A granja terá capacidade para 1,1 mil matrizes suínas, sendo 800 em gestação e as demais na maternidade, ambos em ambiente climatizado. O investimento chega a R$ 3 milhões. Segundo Bayer, o alojamento iniciará em janeiro. Para o mês de maio estão previstos os primeiros partos e a venda dos leitões começará em junho. Uma média de 600 animais por semana. “É uma exigência de mercado. Sem estresse, a produtividade será maior. Esses cuidados com o bem-estar resultam numa carne mais saborosa e saudável.”

Todos os animais recebem um chip auricular, o Electronic Sow Feeding (ESF). Ao ingressar na máquina, por meio do chip é acionado o sistema que abre o cocho e dosa a quantidade de ração, definida para cada matriz via computador. “Teremos melhor conversão alimentar, sem desperdício.”
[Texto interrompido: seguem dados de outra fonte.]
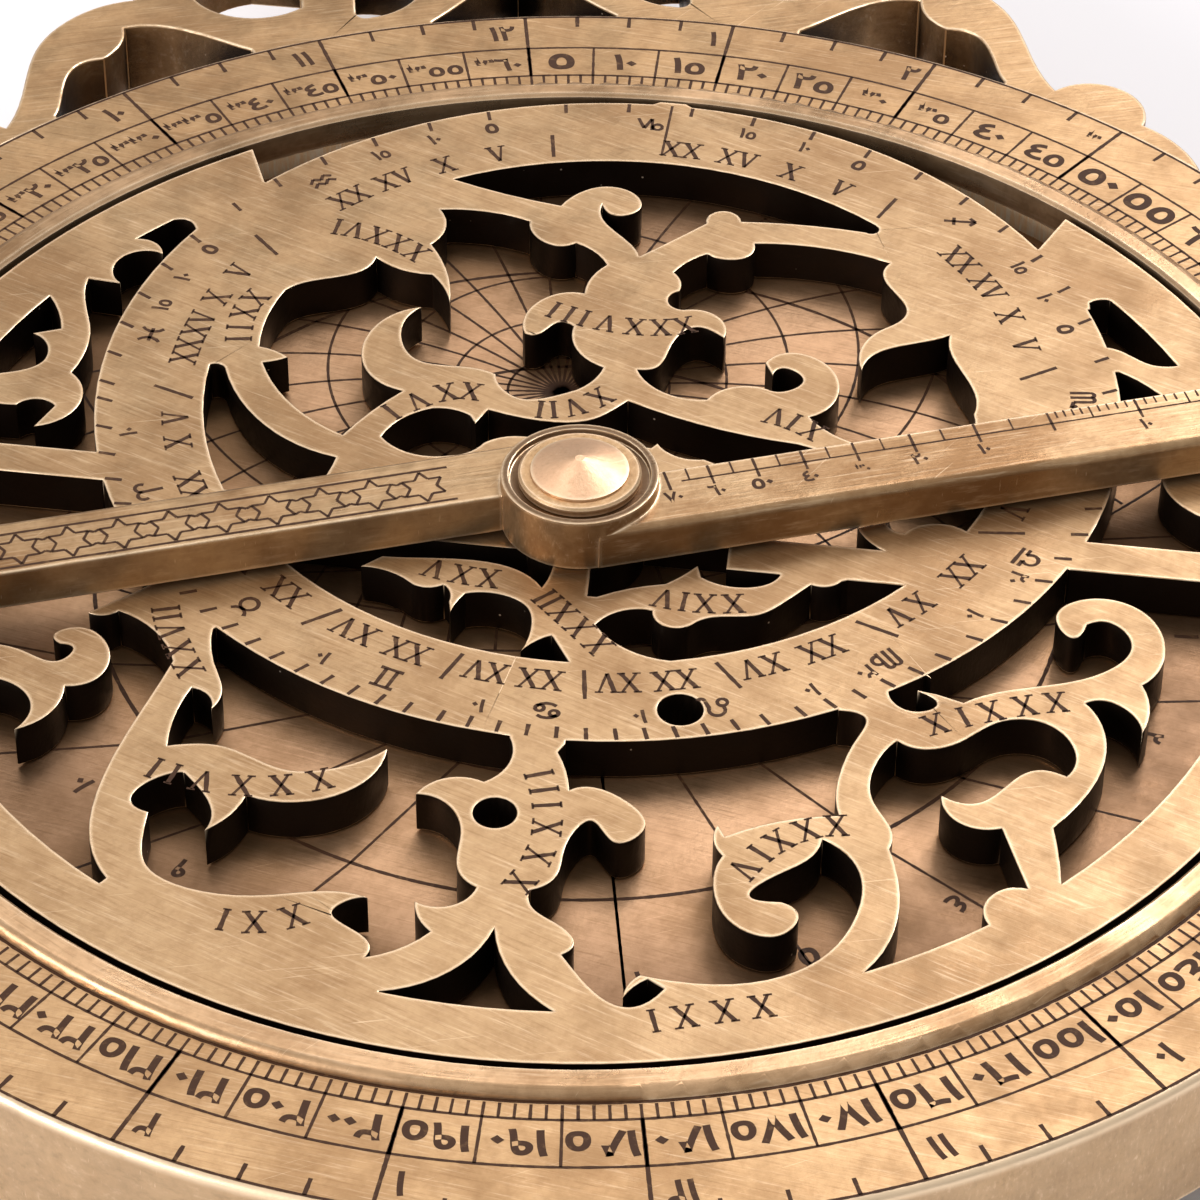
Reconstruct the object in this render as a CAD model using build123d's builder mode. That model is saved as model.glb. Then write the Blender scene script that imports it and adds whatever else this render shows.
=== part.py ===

Dentro das baias de gestação, as matrizes ficarão soltas em grupos de 80 animais. Elas se organizam de forma hierárquica para se alimentar e dispõem de área de descanso para seu conforto. De acordo com Bayer, esse modelo de granja é um exemplo para quem deseja conciliar eficiência e responsabilidade socioambiental

Os 150 mil litros de dejetos gerados a cada oito dias serão tratados em uma estação. Pelo sistema, é separado o sólido do líquido, e a água, ultrafiltrada, será reutilizada na granja para limpeza e consumo dos animais. “O esterco, após 120 dias armazenado, vira adubo orgânico.” Outra granja de modelo semelhante está em fase de instalação em Nova Bréscia, da integradora BRF.

“O modelo antigo é desumano”

Orlando Horst, pai de Alberto, é produtor de suínos desde 1989. Tem 360 matrizes alojadas no sistema de gaiolas, onde ficam presas durante todo processo. Apenas conseguem deitar, levantar, beber e comer. “É desumano manter este modelo. Na prática em outros países temos a prova de quanto mais confortáveis estão, melhor é o rendimento.”

Horst registra muitos problemas de saúde, interferência na taxa de reprodução e altos índices de estresse. “O bom manejo influencia na qualidade do leitão parido, da carne produzida, interfere até na maciez e no sabor. Sem contar que a sociedade não admite mais que os animais sofram maus-tratos.”

Segundo ele, os produtores têm “liberdade” para escolher seu modelo de produção, mas no futuro sofrerão com uma imagem ruim entre os consumidores, o que pode gerar prejuízos, assim como já ocorre na Alemanha e nos Estados Unidos. “Lá grandes redes de restaurantes exigiram mudanças na forma de produzir. Fatalmente chegará aqui.” A JBS, uma das maiores processadoras de proteína animal, pretende se adequar às normas de bem-estar até 2025.